According to Montessori, the Absorbent Mind forms the basis of how children acquire knowledge. For instance, teachers create encouraging and relaxed environments to provide children with the opportunities to learn on their own through interactions, and in groups. These processes enable children to acquire knowledge from the environment. Therefore, learning must occur in reality, practical and organized environment.
Theory of opportunity
Montessori’s theory of opportunity stresses that any child in the society can learn regardless of disability and become a contributing member of the society. Montessori developed this theory when she was working with children with special needs. During that time, society did not provide any education to children with special needs. Montessori proved that these children could learn like other normal children (Morrison, 2009).
This theory is necessary in teaching children of different races, abilities, classes, and gender. Montessori viewed education as a lifelong process. She observed that children who never acquired education did not make any progress in the society. Teachers use this theory to accommodate all learners in their classrooms. These learners include low achievers and high achievers, slow and fast learners. Opportunity is necessary because education is a matter of individual’s experiences.
Theory of knowledge
Montessori viewed knowledge as life. This theory is related to the theory of learning and acquiring knowledge from the environment and training of one’s senses. The knowledge people acquire from training their senses and the environment enables them to be productive members of the community. According to Montessori, children must be able to control their environment in order to gain and understand the world processes (Gutek, 2004).

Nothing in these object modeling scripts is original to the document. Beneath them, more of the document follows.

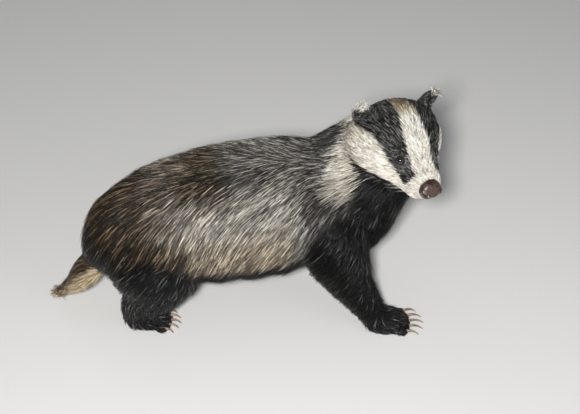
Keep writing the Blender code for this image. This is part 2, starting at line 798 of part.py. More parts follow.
def settle_origin(nodes):
    """Shift the finished animal so that its box is centred over the origin and stands at z = 0."""
    low = Vector((1e9, 1e9, 1e9))
    high = Vector((-1e9, -1e9, -1e9))
    for obj in nodes:
        for vert in obj.data.vertices:
            for axis in range(3):
                low[axis] = min(low[axis], vert.co[axis])
                high[axis] = max(high[axis], vert.co[axis])
    shift = Vector((-(low.x + high.x) / 2, -(low.y + high.y) / 2, 0))
    for obj in nodes:
        obj.data.transform(Matrix.Translation(shift))
    return shift


def main():
    """Build every node of the badger."""
    clear_scene()
    badger = new_collection("european_badger")
    cutters = new_collection("cutters")
    black = coat_material("coat_black", BLACK_COAT, 0.7)
    grey = coat_material("coat_grey", GREY_COAT, 0.75)
    white = coat_material("face_white", FACE_WHITE, 0.8)
    buff = coat_material("tail_buff", TAIL_BUFF, 0.8)
    bare = coat_material("nose_skin", NOSE_BROWN, 0.4)
    glossy = coat_material("eye", EYE_BLACK, 0.08)
    horn = coat_material("claw_horn", CLAW_HORN, 0.45)

    draw = random.Random(SEED)
    torso = spine_loft("torso", TRUNK, TRUNK_SIDES, TRUNK_RINGS, badger, COAT_DEPTH)
    neck = spine_loft("neck", NECK, NECK_SIDES, NECK_RINGS, badger, NECK_COAT)
    fit_against(neck, [torso], cutters)
    tail_rings = [(x, y, z, radius, radius, radius) for x, y, z, radius in TAIL]
    tail = spine_loft("tail", tail_rings, TAIL_SIDES, TAIL_RINGS, badger, TAIL_COAT)
    fit_against(tail, [torso], cutters)

    head = build_head(badger, cutters)
    eyes = [build_eye(side, badger) for side in (-1, 1)]
    fit_against(head, [neck, torso] + eyes, cutters)
    ears = [build_ear(side, badger, cutters) for side in (-1, 1)]
    for ear in ears:
        fit_against(ear, [head, neck], cutters)
    nose = build_nose(badger, cutters)
    fit_against(nose, [head], cutters)

    stations = {
        "fore_right": FORE_RIGHT,
        "fore_left": FORE_LEFT,
        "hind_right": HIND_RIGHT,
        "hind_left": HIND_LEFT,
    }
    legs = []
    paws = []
    claws = []
    for name in stations:
        leg = limb_loft("leg_" + name, stations[name], LEG_SIDES, LEG_RINGS, badger)
        paw = build_paw(name, badger, cutters)
        fit_against(leg, [torso, neck, paw], cutters)
        legs.append(leg)
        paws.append(paw)
        claws += build_claws(name, paw, badger, cutters)

    ground = surface_tree([torso, neck, tail] + legs)
    neck_sites = round_sites(NECK, NECK_COAT, NECK_ROWS, lambda root, normal: True, neck_lie, draw)
    grow_coat(neck, neck_sites, ground, [torso, head] + ears + legs, cutters)
    tail_sites = round_sites(tail_rings, TAIL_COAT, TAIL_ROWS,
                             lambda root, normal: root.z > TAIL_LOCK_HEIGHT, tail_lie, draw)
    grow_coat(tail, tail_sites, ground, [torso] + legs + paws, cutters)
    body_sites = round_sites(TRUNK, COAT_DEPTH, TRUNK_ROWS,
                             lambda root, normal: normal.z > BELLY_LOCK_LIMIT, body_lie, draw)
    grow_coat(torso, body_sites, ground, [neck, head, tail] + legs + paws, cutters)

    dress(torso, grey)
    dress(neck, grey)
    dress(tail, buff)
    dress(head, white)
    dress(nose, bare)
    for eye in eyes:
        dress(eye, glossy)
    for solid in ears + legs + paws:
        dress(solid, black)
    for claw in claws:
        dress(claw, horn)
    nodes = [torso, neck, tail, head, nose] + eyes + ears + legs + paws + claws
    settle_origin(nodes)
    bpy.data.collections.remove(cutters)


main()
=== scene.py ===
"""The finished look of a life-size european badger model: skin, coat, eyes, nose, lips and claws."""

import math

import bmesh
import bpy
import numpy as np
from mathutils import Matrix, Vector
from mathutils.bvhtree import BVHTree
from mathutils.kdtree import KDTree


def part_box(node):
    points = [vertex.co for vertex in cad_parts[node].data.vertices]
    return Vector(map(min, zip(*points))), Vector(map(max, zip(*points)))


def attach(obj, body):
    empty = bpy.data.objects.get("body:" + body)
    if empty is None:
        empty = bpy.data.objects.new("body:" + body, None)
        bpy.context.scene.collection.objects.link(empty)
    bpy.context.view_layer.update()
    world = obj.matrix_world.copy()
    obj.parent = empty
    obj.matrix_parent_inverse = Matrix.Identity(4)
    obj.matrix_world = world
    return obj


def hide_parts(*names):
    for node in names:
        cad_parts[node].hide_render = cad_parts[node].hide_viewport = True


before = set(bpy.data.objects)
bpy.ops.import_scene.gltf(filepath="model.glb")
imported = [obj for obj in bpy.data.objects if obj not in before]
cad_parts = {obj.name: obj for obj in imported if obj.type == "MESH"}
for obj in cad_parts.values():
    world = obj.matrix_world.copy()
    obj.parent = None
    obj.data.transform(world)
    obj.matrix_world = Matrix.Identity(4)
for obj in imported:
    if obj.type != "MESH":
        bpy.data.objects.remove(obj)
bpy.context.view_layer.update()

# The pose. The head hangs on the end of the neck, turned to the animal's right, dipped a little and
# rolled towards the viewer. Its place is read from the two eyes, which every other measure of the
# head is taken from; the body is measured from the floor under the middle of the back.
HEAD_TURN_DEG, HEAD_DIP_DEG, HEAD_ROLL_DEG = -75.0, 11.0, -8.0
EYE_FORWARD, EYE_APART, EYE_RISE = 0.0400, 0.0272, 0.0180
HEAD_FROM_BODY_ORIGIN = Vector((0.1830, -0.0440, 0.2680))


def node_centre(name):
    """The middle of a node's box."""
    low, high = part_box(name)
    return (low + high) / 2


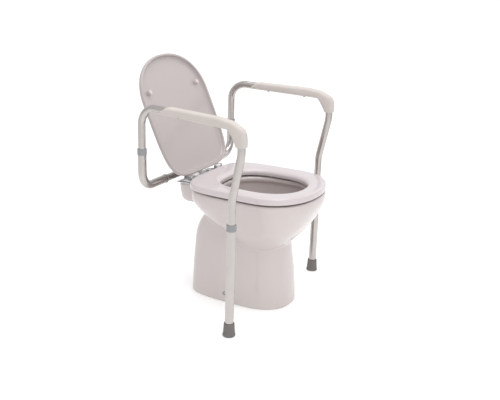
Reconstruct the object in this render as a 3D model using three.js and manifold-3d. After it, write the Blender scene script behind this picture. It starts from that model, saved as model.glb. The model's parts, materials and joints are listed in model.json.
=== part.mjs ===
// A floor-standing toilet with its hinged seat and lid, and a pair of adjustable support rails
// that hang on the seat's two fixing bolts. Millimetres, +Z up, the seated user faces -Y.
// y = 0 lies on the seat's rear edge while the pieces are made; the last lines of the file move
// the whole object so that its origin is on the floor under the middle of its footprint.
import * as THREE from "three";
import { mergeVertices } from "three/addons/utils/BufferGeometryUtils.js";
import Module from "manifold-3d";

const wasm = await Module();
wasm.setup();

// ---- Driving dimensions ----

// Clearances
const fitGap = 0.4; // between pieces that touch
const slideGap = 0.5; // radial, between telescoping tubes
const boreGap = 0.4; // radial, around a pin, bolt or screw
const passBeyond = 2; // how far a cutter runs past the face it cuts

// Pan
const rimHeight = 399;
const bowlHalf = 188; // half of the bowl's width at the rim
const bowlFront = -430;
const ledgeMargin = 32; // the ledge beyond each bolt
const ledgeRear = 60;
const ledgeDepth = 65;
const footHalf = 116; // half of the pedestal's width on the floor
const footFront = -350;
const footRear = 20;
const chinaWall = 15;
const footScrewY = -146;
const footScrewZ = 32;
const footScrewSink = 5.5; // the screw's head bears this deep in the china
const footScrewRadius = 3;
const footHeadRadius = 5.6;
const bracketGap = 5; // between the pedestal's inside and the floor bracket
const bracketLong = 50;
const bracketTall = 52;
const bracketWeb = 16; // thickness of its upright
const bracketBase = 7; // thickness of its foot

// Seat and lid
const seatHalf = 192;
const seatFront = -430;
const seatRear = -7;
const seatThick = 24;
const seatRise = 6; // the buffers' height under the seat
const holeHalf = 122;
const holeFront = -372;
const holeRear = -88;
const roundFront = 2.2; // how round each end of the outline is: 2 is an ellipse
const roundRear = 5;
const lidOverhang = 2; // how far the lid is larger than the seat all round
const lidRise = 2; // gap between the seat's top and the closed lid's rim
const lidHeight = 18;
const lidPanel = 5;
const lidRim = 8;
const lidOpenAngle = THREE.MathUtils.degToRad(114.5);
const seatBufferRadius = 10;
const lidBufferRadius = 8;
const lidBufferHalf = 144;
const lidBufferReach = 314; // from the hinge axis
const bufferStubRadius = 3;
const seatBufferPlaces = [
  [-150, -100],
  [150, -100],
  [-125, -350],
  [125, -350],
];

// Hinge
const boltSpacing = 156;
const boltY = 22;
const hingeY = 2;
const hingeDrop = 3; // axis below the seat's top
const knuckleRadius = 7.5;
const knuckleWide = 12;
const armTongue = 9; // how far the seat's hinge arm plugs into the ring
const armThick = 9;
const armDeep = 4; // the arm's top below the seat's top
const lidTongue = 6; // how far the lid's hinge arm plugs into its rim
const lidArmRise = 2; // above the rim's lower edge
const lidArmThick = 7;
const pinRadius = 3;
const boltRadius = 4;
const boltHoleRadius = 6; // in the china
const boltLength = 52;
const postBase = 6; // thickness of the hinge post's foot
const washerThick = 2;
const pocketSide = 40;
const pocketRoof = 20; // china left above the nut

// Mounting bracket
const plateThick = 3;
const plateMargin = 27; // the plate beyond each bolt
const plateFront = 6;
const flangeWide = 120;
const weldDepth = 0.4; // the bar's seat in the flange
const barRise = 23; // the bar's axis above the rim
const barY = 72;
const barWall = 1.5;

// Tubes
const innerRadius = 12.4;
const innerWall = 1.5;
const outerWall = 1.3;
const postSpacing = 570; // between the two rear posts
const splay = THREE.MathUtils.degToRad(5.3); // each rail turns outwards towards the front
const elbowBend = 52;
const bendGap = 1; // the rail's end above the elbow's bend
const barEndGap = 11; // the bar's end short of the elbow's bend
const armRise = 271; // rail's rear top corner above the bar's axis
const armLength = 386; // rear post to front corner
const armDrop = 17; // the armrest's fall from rear to front
const shoulderDrop = 80; // front corner to the upper front bend
const shoulderReach = 2; // that bend forward of the corner
const kneeDrop = 147; // upper to lower front bend
const kneeBack = 30; // the lower bend behind the upper one
const collarDrop = 74; // lower bend to the front collar's top
const frontOverlap = 175; // rail inside the leg tube
const topBend = 58;
const cornerBend = 46;
const slantBend = 120;

// Locking and settings
const heightPitch = 20;
const widthPitch = 20;
const settings = 3; // holes in each row
const rowMargin = 8; // last hole to the rail's end
const barRowMargin = 10; // last hole to the bar's end
const buttonRadius = 4;
const buttonProud = 2.6;
const buttonBelowCollar = 10;
const buttonFromRing = 18;
const leafWide = 7;
const leafThick = 0.8;
const leafLength = 38;

// Collars, rings and feet
const collarWall = 1.4;
const collarHeight = 21;
const collarLip = 3;
const ringWall = 1;
const ringWide = 6;
const ringLip = 2;
const sleeveChamfer = 0.4; // at a sleeve's inner end
const sleeveRounding = 1; // at its outer end
const footHeight = 45;
const footWall = 2.4;
const footFlare = 3.8; // the sole wider than the foot's top
const footSole = 8;

// Armrest cover
const coverStart = 79; // from the rear post, along the rail
const coverNose = 33; // length of its sloping rear end
const coverSide = 4.2; // thickness beside the tube
const bootWall = 2.4; // thickness beside the tube's front bend
const coverTop = 2.8; // thickness above the tube at the rear end
const coverTopGain = 4; // more of it towards the front
const coverOpen = 1.9; // the tube shows this far below the cover
const bootDrop = 56; // below the corner
const screwPlaces = [150, 290]; // from the rear post, along the rail
const screwRadius = 2;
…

Montessori believed that practical knowledge from the environment was the best tool in preparing an individual for a better life in society. In addition, Montessori stressed that people create knowledge from their ability to examine, analyze, observe, criticize, and get meaningful information from the environment (Hainstock, 1997). Therefore, early childhood education is critical of this theory.
Teachers give children opportunities to explore their environment by using their senses and derive meaning out of the environment. For effective acquisition of knowledge, educators encourage the use of research and practical application in learning situations. At the same time, educators also motivate and encourage learners to work hard and advance their interests in learning.
Gutek, G. L. (2004). The Montessori Method: The Origins of an Educational Innovation. New York: Rowman & Littlefield Publishers, Inc.
Hainstock, E. (1997). The essential of Montessori. New York: Plume Publishing.
Montessori, M. (1967). The absorbent mind. New York: Henry Holt and Company, LLC.
Morrison, G. S. (2009). Early childhood education today, 11th ed. Upper Saddle River: Pearson.